Your task: Give again only the lines beginning with the one that contains "the loose leaflet" and ending with the one that contains "if empty is"; include both of those lines.

**** Given information

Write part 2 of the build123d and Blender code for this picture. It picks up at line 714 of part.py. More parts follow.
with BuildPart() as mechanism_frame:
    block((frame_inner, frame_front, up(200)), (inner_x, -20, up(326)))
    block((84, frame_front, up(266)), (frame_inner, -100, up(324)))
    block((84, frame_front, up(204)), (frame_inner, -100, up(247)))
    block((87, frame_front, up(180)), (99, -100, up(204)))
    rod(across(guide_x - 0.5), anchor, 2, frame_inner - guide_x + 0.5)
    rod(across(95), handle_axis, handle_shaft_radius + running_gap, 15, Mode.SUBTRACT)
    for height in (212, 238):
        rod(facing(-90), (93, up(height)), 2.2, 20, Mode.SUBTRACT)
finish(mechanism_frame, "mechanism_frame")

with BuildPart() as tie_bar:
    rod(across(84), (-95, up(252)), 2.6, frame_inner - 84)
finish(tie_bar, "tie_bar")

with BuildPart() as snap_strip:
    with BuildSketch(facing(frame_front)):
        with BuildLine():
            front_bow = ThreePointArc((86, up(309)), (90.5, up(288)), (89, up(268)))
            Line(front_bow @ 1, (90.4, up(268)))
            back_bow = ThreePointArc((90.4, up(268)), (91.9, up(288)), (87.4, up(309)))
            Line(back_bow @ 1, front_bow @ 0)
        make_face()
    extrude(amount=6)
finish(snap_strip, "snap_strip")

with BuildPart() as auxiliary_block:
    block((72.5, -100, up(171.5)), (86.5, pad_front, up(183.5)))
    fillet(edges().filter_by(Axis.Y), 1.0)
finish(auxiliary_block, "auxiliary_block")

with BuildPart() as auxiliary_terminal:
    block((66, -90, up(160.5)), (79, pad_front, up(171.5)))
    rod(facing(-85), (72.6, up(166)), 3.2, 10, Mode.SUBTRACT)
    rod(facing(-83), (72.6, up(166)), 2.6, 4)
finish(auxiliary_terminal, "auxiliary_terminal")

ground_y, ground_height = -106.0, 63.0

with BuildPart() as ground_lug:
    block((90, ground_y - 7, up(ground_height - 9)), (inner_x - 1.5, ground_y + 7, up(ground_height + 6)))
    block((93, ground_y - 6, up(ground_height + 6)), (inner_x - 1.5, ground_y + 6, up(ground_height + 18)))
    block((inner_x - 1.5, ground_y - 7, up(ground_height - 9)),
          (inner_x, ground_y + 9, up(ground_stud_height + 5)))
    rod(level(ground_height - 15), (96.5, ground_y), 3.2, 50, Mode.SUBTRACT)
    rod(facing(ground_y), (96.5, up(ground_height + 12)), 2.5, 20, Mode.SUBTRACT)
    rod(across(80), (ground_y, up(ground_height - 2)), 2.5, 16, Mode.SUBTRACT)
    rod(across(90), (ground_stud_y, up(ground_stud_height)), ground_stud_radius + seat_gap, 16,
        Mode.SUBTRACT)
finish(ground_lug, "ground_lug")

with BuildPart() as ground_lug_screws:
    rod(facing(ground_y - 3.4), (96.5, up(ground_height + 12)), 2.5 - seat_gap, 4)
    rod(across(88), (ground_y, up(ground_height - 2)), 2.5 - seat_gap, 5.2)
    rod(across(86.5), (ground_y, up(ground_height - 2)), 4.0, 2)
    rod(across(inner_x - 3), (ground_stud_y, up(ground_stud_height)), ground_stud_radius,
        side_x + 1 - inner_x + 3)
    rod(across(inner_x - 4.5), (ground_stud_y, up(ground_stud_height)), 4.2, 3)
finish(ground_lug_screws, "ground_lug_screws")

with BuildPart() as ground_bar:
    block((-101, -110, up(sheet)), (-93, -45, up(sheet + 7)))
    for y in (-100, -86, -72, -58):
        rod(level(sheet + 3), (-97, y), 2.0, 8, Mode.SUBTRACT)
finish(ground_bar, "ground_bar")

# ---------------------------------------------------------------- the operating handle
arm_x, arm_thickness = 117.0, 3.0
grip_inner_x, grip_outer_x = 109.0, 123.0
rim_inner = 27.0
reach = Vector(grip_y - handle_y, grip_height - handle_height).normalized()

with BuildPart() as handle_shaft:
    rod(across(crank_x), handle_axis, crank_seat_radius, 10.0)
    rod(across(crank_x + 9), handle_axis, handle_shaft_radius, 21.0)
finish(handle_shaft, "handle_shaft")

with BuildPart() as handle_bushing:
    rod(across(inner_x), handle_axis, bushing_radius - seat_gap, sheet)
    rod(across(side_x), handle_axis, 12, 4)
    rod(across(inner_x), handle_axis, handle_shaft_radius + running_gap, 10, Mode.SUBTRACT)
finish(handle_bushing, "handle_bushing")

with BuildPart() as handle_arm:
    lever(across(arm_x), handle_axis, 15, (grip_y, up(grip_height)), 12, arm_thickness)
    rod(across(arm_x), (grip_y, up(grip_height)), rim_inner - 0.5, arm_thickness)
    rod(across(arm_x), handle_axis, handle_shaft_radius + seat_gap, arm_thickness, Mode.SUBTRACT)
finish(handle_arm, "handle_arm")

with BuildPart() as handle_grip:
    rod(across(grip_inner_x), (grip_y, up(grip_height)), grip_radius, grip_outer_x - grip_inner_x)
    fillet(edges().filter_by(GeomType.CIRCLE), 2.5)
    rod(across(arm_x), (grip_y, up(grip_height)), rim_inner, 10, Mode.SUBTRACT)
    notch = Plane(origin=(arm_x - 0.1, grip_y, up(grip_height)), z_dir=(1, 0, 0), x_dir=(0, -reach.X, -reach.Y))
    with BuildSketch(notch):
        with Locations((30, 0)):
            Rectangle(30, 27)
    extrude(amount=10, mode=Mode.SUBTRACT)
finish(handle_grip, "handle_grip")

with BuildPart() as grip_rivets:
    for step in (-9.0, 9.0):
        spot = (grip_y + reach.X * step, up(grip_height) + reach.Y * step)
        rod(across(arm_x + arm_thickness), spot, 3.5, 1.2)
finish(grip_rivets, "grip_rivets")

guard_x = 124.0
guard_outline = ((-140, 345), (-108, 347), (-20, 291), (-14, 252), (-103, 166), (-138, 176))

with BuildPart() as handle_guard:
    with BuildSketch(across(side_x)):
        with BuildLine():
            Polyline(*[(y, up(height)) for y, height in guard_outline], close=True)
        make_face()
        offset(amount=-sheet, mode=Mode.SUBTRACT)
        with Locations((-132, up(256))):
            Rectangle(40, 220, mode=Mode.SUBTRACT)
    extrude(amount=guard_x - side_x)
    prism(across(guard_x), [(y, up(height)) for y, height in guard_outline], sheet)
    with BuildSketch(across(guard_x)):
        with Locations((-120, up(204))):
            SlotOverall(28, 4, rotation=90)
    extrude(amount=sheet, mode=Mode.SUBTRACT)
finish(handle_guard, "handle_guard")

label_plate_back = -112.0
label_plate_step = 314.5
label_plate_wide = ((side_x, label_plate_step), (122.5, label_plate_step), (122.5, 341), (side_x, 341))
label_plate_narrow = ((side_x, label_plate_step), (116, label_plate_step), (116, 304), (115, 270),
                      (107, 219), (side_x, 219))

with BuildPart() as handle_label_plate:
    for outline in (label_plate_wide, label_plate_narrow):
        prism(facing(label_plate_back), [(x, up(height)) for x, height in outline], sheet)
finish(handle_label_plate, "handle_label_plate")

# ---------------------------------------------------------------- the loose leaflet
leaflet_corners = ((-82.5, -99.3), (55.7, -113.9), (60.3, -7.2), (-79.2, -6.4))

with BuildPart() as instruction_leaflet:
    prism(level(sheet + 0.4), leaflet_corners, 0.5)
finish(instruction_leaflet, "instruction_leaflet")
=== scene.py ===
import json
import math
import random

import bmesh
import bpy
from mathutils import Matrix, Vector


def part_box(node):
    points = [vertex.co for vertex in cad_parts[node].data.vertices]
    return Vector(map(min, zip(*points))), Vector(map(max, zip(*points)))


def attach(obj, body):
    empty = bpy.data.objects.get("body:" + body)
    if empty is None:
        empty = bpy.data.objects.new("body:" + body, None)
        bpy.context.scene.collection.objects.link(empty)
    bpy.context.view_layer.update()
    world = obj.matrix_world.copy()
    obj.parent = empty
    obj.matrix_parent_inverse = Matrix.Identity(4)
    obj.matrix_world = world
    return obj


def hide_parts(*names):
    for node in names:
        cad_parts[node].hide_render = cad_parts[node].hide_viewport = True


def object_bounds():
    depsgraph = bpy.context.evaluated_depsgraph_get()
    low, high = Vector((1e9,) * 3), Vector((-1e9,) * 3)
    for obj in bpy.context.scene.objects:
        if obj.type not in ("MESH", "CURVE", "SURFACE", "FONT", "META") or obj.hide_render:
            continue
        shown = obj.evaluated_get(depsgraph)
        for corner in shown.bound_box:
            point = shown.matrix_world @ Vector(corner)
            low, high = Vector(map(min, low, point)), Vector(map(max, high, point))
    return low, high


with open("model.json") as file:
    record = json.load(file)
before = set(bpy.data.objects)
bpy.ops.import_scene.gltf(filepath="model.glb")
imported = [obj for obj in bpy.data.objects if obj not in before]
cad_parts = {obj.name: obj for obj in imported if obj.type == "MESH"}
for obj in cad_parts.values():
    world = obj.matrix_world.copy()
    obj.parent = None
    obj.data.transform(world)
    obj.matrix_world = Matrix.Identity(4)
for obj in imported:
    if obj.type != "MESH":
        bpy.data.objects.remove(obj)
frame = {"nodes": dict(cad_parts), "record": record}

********

In response:
# ---------------------------------------------------------------- the loose leaflet
leaflet_corners = ((-82.5, -99.3), (55.7, -113.9), (60.3, -7.2), (-79.2, -6.4))

with BuildPart() as instruction_leaflet:
    prism(level(sheet + 0.4), leaflet_corners, 0.5)
finish(instruction_leaflet, "instruction_leaflet")
=== scene.py ===
import json
import math
import random

import bmesh
import bpy
from mathutils import Matrix, Vector


def part_box(node):
    points = [vertex.co for vertex in cad_parts[node].data.vertices]
    return Vector(map(min, zip(*points))), Vector(map(max, zip(*points)))


def attach(obj, body):
    empty = bpy.data.objects.get("body:" + body)
    if empty is None:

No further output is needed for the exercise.